If you write any favourable article about Obi, you’re an unflinching patriot, but if you do the same for Obi’s opponents, you’re a paid supporter of their idol’s opponents. They live in a world of Manichean binaries. Nuance is a strange concept to them.

If Satan were to magically emerge today and endorse Obi, they’ll sanctify Satan as Angel Gabriel and sing his praises. They’re that stupid.

They deserve their name. Obedience, after which “Obidience” is modeled, means a dutiful surrender of one’s critical senses to someone in authority, and that’s what Obidients do every waking moment of their miserable lives since they caught the bug of Obimania.

Obi supporters are, of course, different from “Obidients.” Obi supporters are merely people who genuinely believe Obi is the best candidate out of the lot and often use the resources of evidence and logic to make their point. Unlike “Obidients,” Obi supporters want to build bridges.

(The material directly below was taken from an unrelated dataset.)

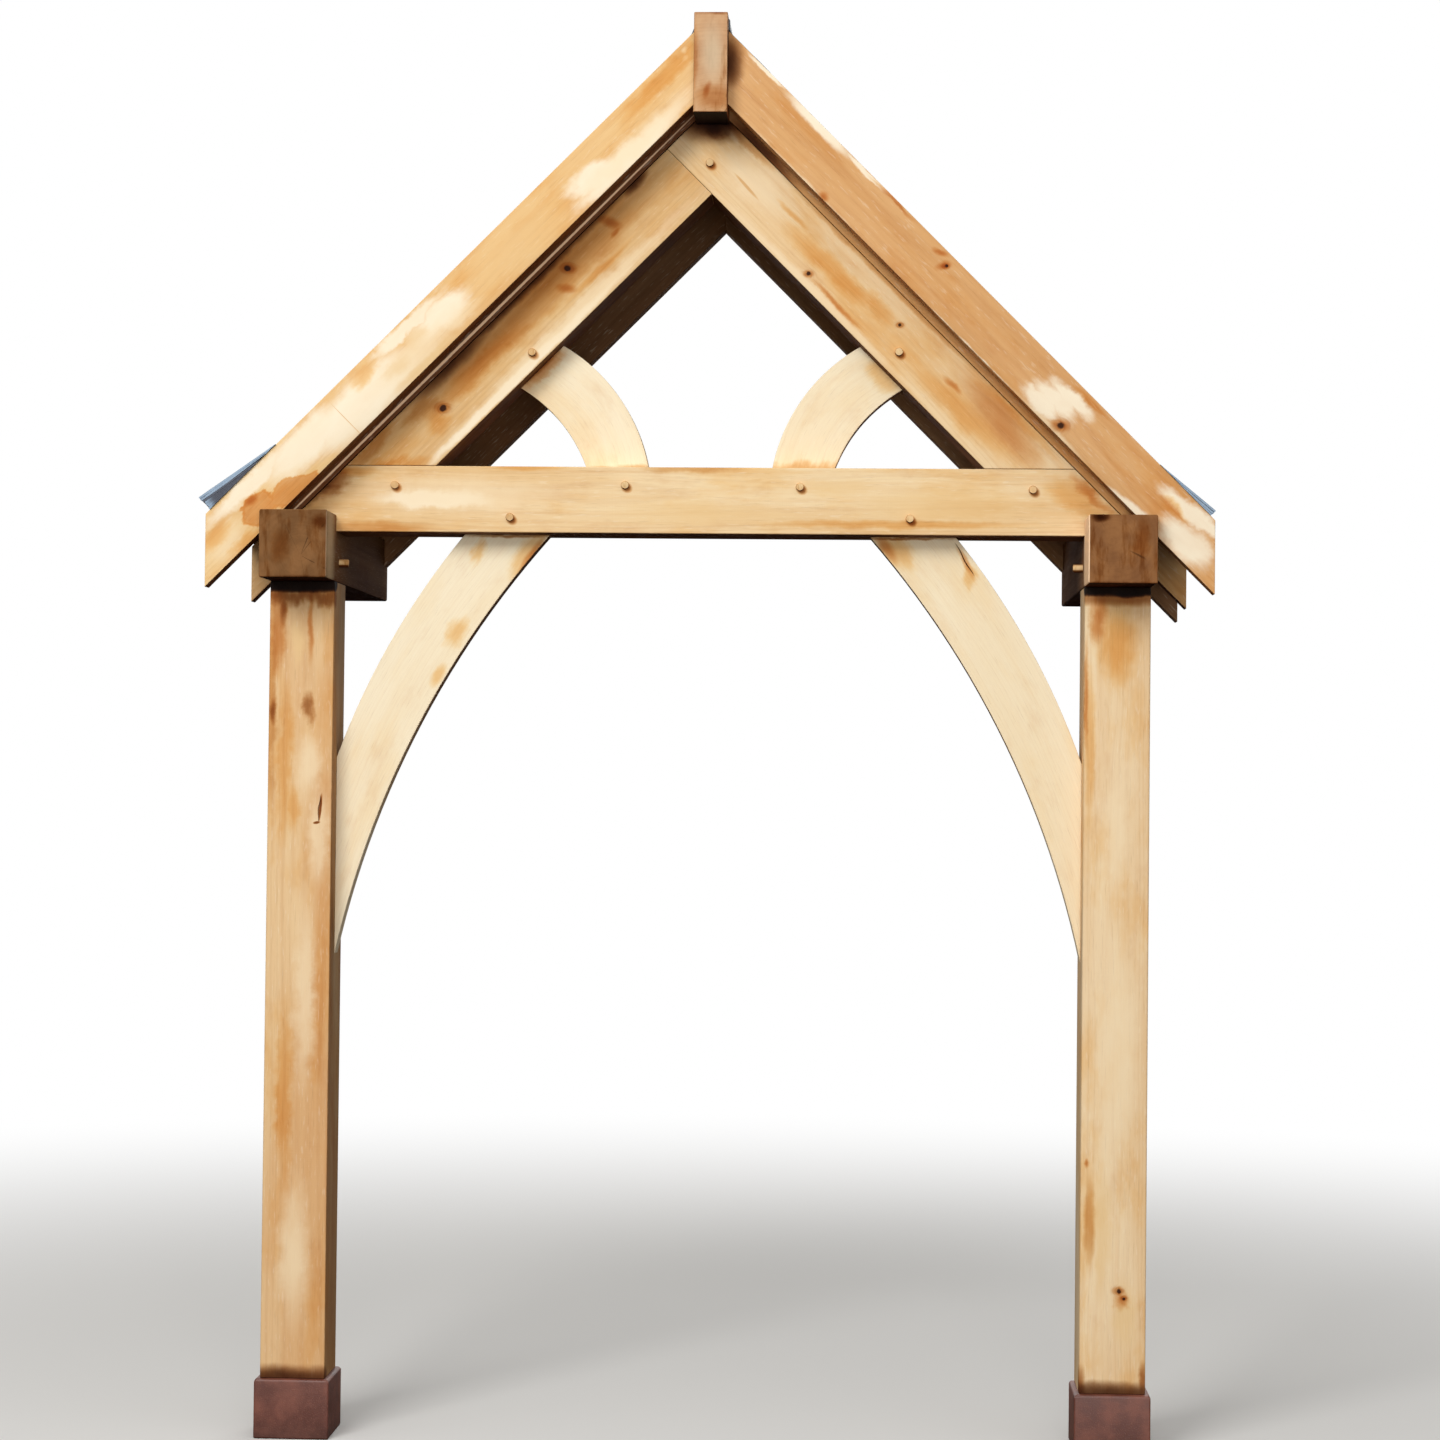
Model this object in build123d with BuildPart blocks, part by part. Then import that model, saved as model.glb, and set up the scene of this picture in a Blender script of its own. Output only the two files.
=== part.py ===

I don’t care who people vote for. It’s their choice. For me, though, in spite of my reservations, if I had to vote, I’d vote for Obi in 2023, but I’d do so acutely conscious of his weaknesses, aware that he won’t be a transformational leader, and with the knowledge that he is being dressed in borrowed robes.

 I’m also hopeful that he won’t be as bad as or worse than Buhari, my benchmark for horrible leadership. My only reason for rooting for him is what I’ve called representational justice. The Southeast should produce the next president of Nigeria in the interest of national cohesion. It’s not because I think Peter is better. He isn’t.

I can’t defend supporting another northern Muslim to replace Buhari, and Tinubu is too sick and too steeped in enabling Buhari’s disaster to be president.